Одно лето мы копали городище раннего железного века у села Боршева, неподалеку от города Бронницы. Там жил мой закадычный друг Петька Чернай со своим отцом-художником, расписывавшим автобусные остановки и оформлявшим дома культуры. Отцу Петьки не нравилась эта халтура ради заработка, и он, вслед за сыном, пришел к археологам, которым его умение чертить планы раскопов и зарисовывать находки оказались очень полезны. Он увлекся археологией, начал читать специальную литературу и, по сути, сменил профессию – занялся историей ткачества, построил макет ткацкого стана, которым пользовались жители городища в железном веке, а позднее даже защитил кандидатскую диссертацию по археологии. В культурном слое поселений железного века встречается много непонятных глиняных предметов, украшенных точечным орнаментом. Вероятно, по аналогии с большим грузом для сетей в описи их называли “глиняными грузиками”. Чернай-старший догадался, что они предназначались для ткацкого дела, и, вспомнив бабушкин станок, на котором та ткала половики, построил макет. Реконструкция, ставшая основой его кандидатской работы, убедила ваковскую комиссию, он получил искомую степень и последние годы жизни проработал в Институте археологии.
Кроме бесконечных грузиков и тонны черепков грубой лепной керамики, мы нашли на городище фигурку рыбы с симпатичными губками, вырезанную из берцовой кости быка. Кость, как водится, была полая, так что рыба получилась с широко открытым ртом. Но больше мне запомнились ночные купания в Москве-реке, шатания по Бронницам, огромная церковь с высоченной колокольней на въезде и надгробие декабриста Ивана Пущина в церковной ограде. Мы любили пройти через весь вытянутый вдоль Рязанского шоссе город, чтобы потом возвратиться в лагерь на позднем автобусе.
В экспедиции была отличная компания. Помню тихие вечера под распахнутым небом, высокий и жаркий поначалу костер из натасканного валежника, гитару и отливающую свинцом под лунным светом Москву-реку, плеск перевернувшейся у поверхности рыбины, круги на гладком зеркале воды, заливные луга на другом берегу – плоскую, уходящую вдаль низину со спутанной ветром шевелюрой высоких трав, крапивных зарослей и торчащих то тут, то там пугал-репейников. Ночь была полна особенных звуков, расслышать которые удавалось, только затаившись на берегу, что я иногда и делал, сбежав от костра. Тогда далекое бурчание плосконосого речного толкача, ведущего тяжелую баржу с песком куда-то вниз по течению, сливалось с шорохами осоки и тихим хором лопухов, помахивающих слоновьими ушами-листьями, и казалось, будто они бормочут бесконечную летопись этих мест. Незаметно подкравшаяся ночная сырость или неожиданный крик припозднившейся чайки заставляли меня очнуться, и я спешил к теплу костра, к печеной картошке и портвейну, которых всегда было в избытке. После окончания рабочего дня до самого рассвета всё это восхитительное пространство принадлежало нам. Едва ночь начинала сереть, приходилось возвращаться в лагерь, чтобы урвать часок-другой перед подъемом, когда дежурный начинал неистово колотить алюминиевой ложкой по видавшей не один полевой сезон большой эмалированной миске.

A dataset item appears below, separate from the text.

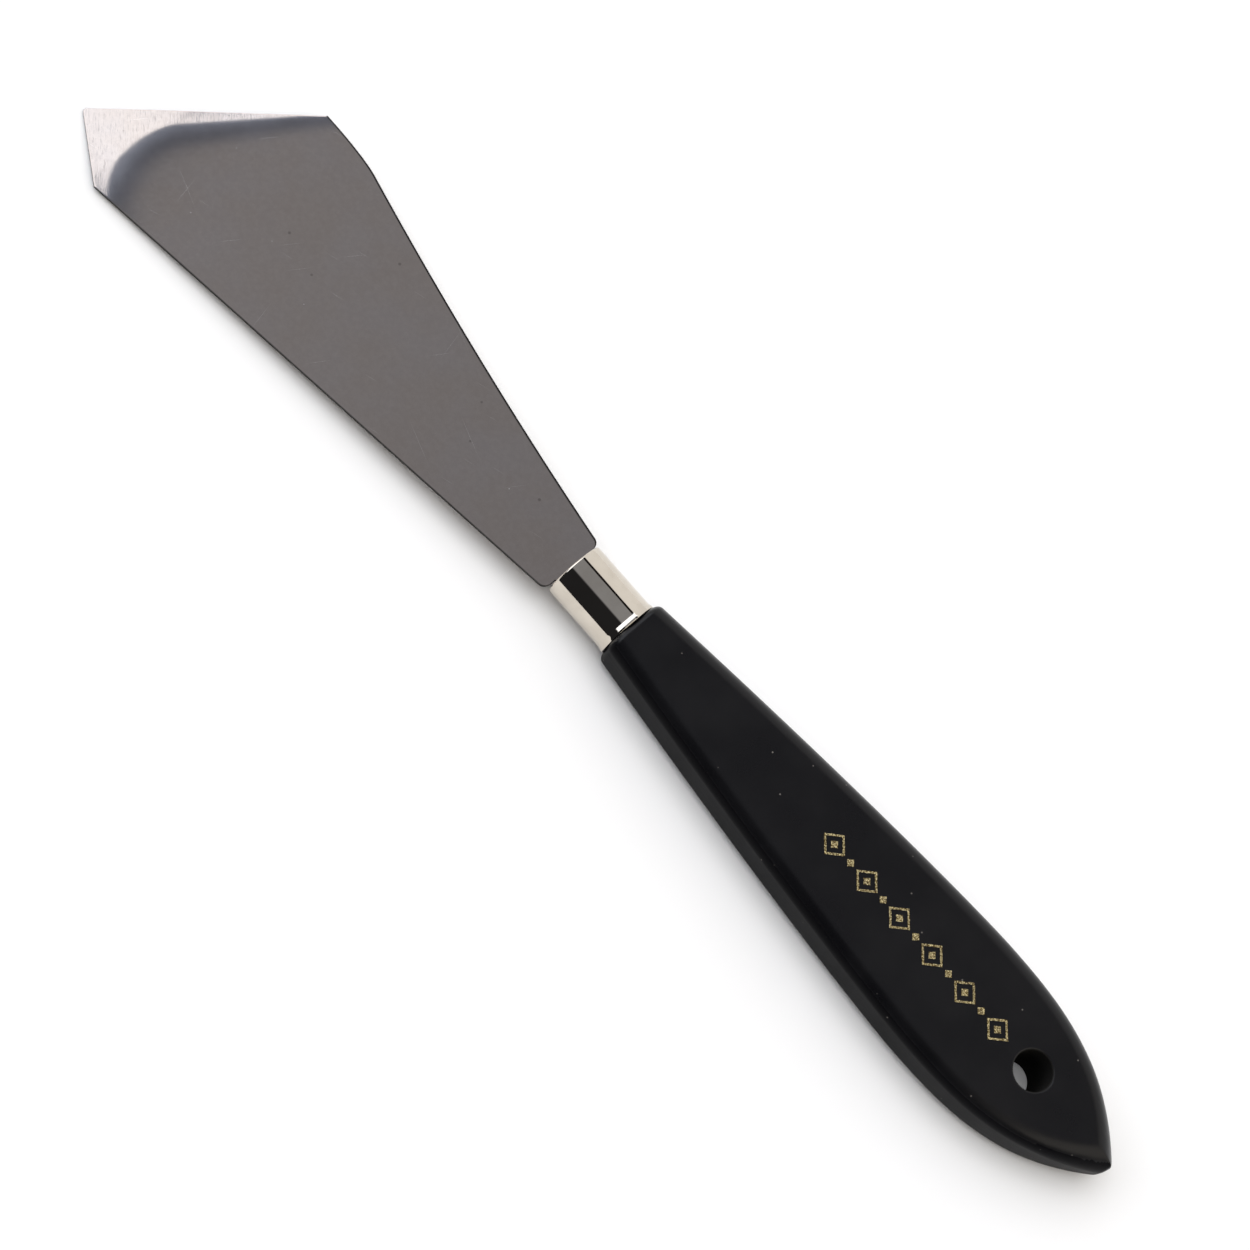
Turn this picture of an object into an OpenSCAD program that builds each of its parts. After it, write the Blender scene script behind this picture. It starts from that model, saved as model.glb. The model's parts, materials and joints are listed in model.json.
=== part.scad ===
// Palette knife: a springy trowel blade held by a ferrule in a flat lacquered wooden handle.
// Origin: centre of the hang hole, halfway through the handle. +X runs to the blade's tip, +Z is up.

/* [Handle] */
// Distance from the hang hole back to where the two sides would meet in a point
apex_reach = 19.4; // [16:0.1:24]
// Distance from the hang hole forward to the widest place
bulge_reach = 15.5; // [10:0.5:25]
// Distance from the hang hole forward to the nose
nose_reach = 88.3; // [75:0.1:110]
// Width at the widest place
handle_w = 23.1; // [18:0.1:26]
// Width at the nose
nose_w = 10.7; // [10.5:0.1:13]
// Thickness between the upper and the lower flat
handle_t = 10.4; // [10.4:0.1:12]
// Radius of the rounded long edges
edge_r = 2.9; // [1.5:0.1:4]
// Radius of the long edges where they meet at the butt's point
point_edge_r = 4.7; // [3:0.1:4.9]
// Distance from the hang hole back to where the long edges start to grow rounder
edge_grow_reach = 5; // [0:0.5:12]
// Radius of the rounding around the nose
nose_r = 1.1; // [0.4:0.1:1.5]
// Fullness of the butt's outline, where a higher number is blunter
butt_power = 2.8; // [2:0.05:3]
// Radius of the butt's rounded point, seen from above
butt_r = 2; // [1:0.1:3]
// Shape of the taper to the nose, where 1 is straight
taper_power = 1.34; // [1:0.02:1.6]

/* [Hang hole] */
// Diameter of the hang hole
hole_d = 6.2; // [4:0.1:8]
// Depth of the bevel at each end of the hang hole
hole_bevel = 0.35; // [0.1:0.05:0.8]

/* [Ferrule] */
// Outside diameter of the ferrule
ferrule_d = 10; // [8:0.1:10]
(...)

На следующий год вся наша компания из Боршевы перекочевала в песчаные дюны Оки, на останцы над бесконечными заливными лугами, где мы копали у Бориса Андреевича Фаломеева приокскую неолитическую стоянку. Находки там были, на мой взгляд, невразумительные: осколки кремня, проколки, скребки, обломанные костяные иглы, нуклеусы – каменные кочерыжки со следами продольных сколов от отщепленных пластин, из которых делали кремневые орудия. Каждая такая вещица вызывала ликование – находок здесь было мало, и они подтверждали небесполезность наших ежедневных мучений под палящим солнцем.